Dream Journal #13

My favorite number! … My mother is turning in her grave. She hated that number. It was bad luck for her.

Speaking of 13, I was 13 in my dreams last night. It was weird because I had an older person’s body. I was back in school, under the scrutiny of a very bitter 8th grade teacher. I’m pretty sure I was sweating in my sleep, because when I woke up briefly to turn on my other side, my hair was damp and my heart was pounding. Bad memories haunting my subconscious, I guess.

When I went back to sleep, I immediately aged, and had another child, who looked just like my now 20 year old daughter did when she was a baby. We were back in our old home, and I was getting ready to take her for a walk in her stroller. Unlike my daughter when she was a baby, this baby in my dreams was full of laughter and smiles.

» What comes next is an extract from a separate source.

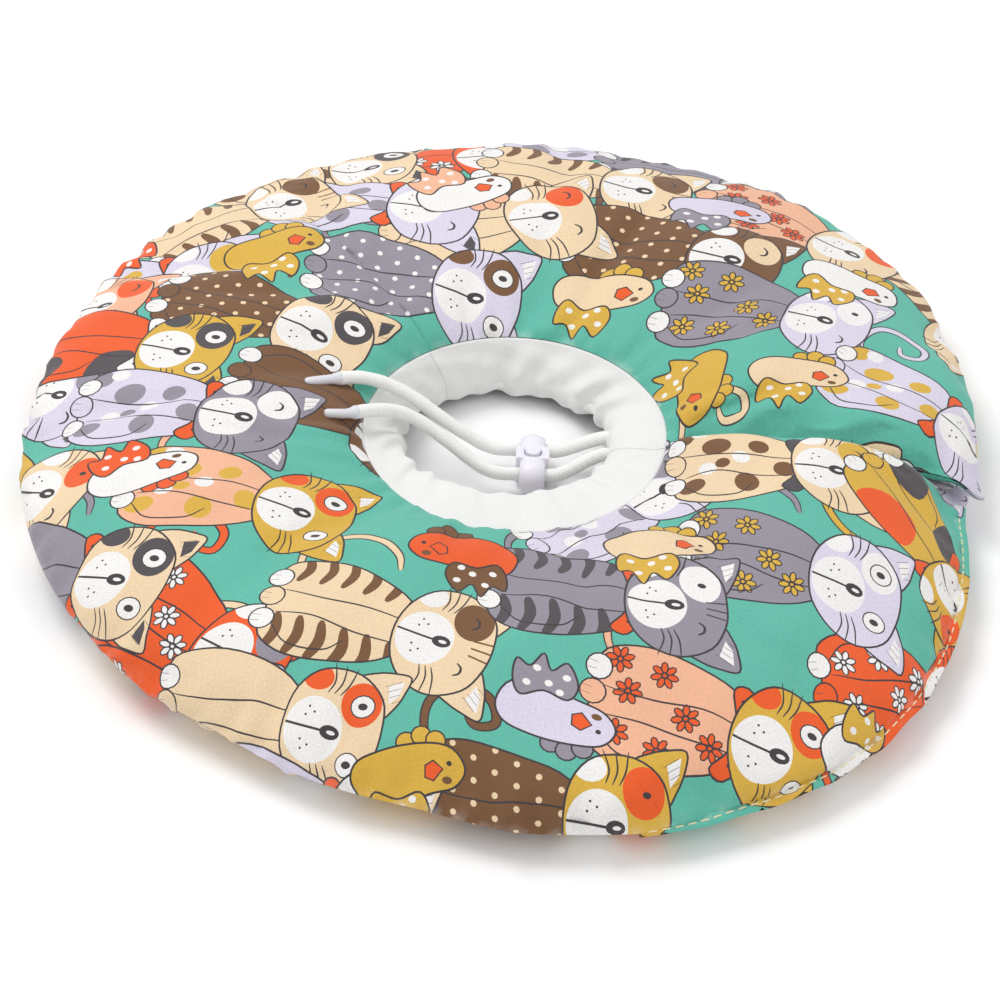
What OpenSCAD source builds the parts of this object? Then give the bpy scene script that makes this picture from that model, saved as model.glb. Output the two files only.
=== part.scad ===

On my walk, I wound up at school again. The baby was with me still, and I was looking for the gymnasium. I think there was a competition. But I never made it because I accidentally slammed into another mother with a baby in her stroller. After a brief altercation, I left, and drove to the department of motor vehicles to renew my driver’s license.

UGH

I think this next part has to do with an article I read about Erie County New York possibly requiring a blood pressure test at the DMV. When I read this, I swear to God smoke billowed out of my ears. I know America is unhealthy, but there needs to be limits on where and when our health is monitored.

Before I start ranting about big brother, I need to talk about this trip to the DMV. They screened my vision, which is the part I hate, because I have problems with my eyes, which I don’t want to address because if I need to have anything done to my eyes to save my vision, I’m going to lose my marbles completely. Just stick me in the mental ward, because I’ll have permanent severe ptsd if I need to have any surgery on my eyes. I’ll be like one of those soldiers who saw shit in the Vietnam war.

But then the vision screening turned into a sales pitch and an attempt to collect on all of my horrendous medical debts. I signed my life away – again – and promised to pay for my new glasses in monthly installments. The lady at the vision center / DMV promised to come and take my eyesight away if I missed a payment.

JESUS H CHRIST … Time to wake the f*ck up!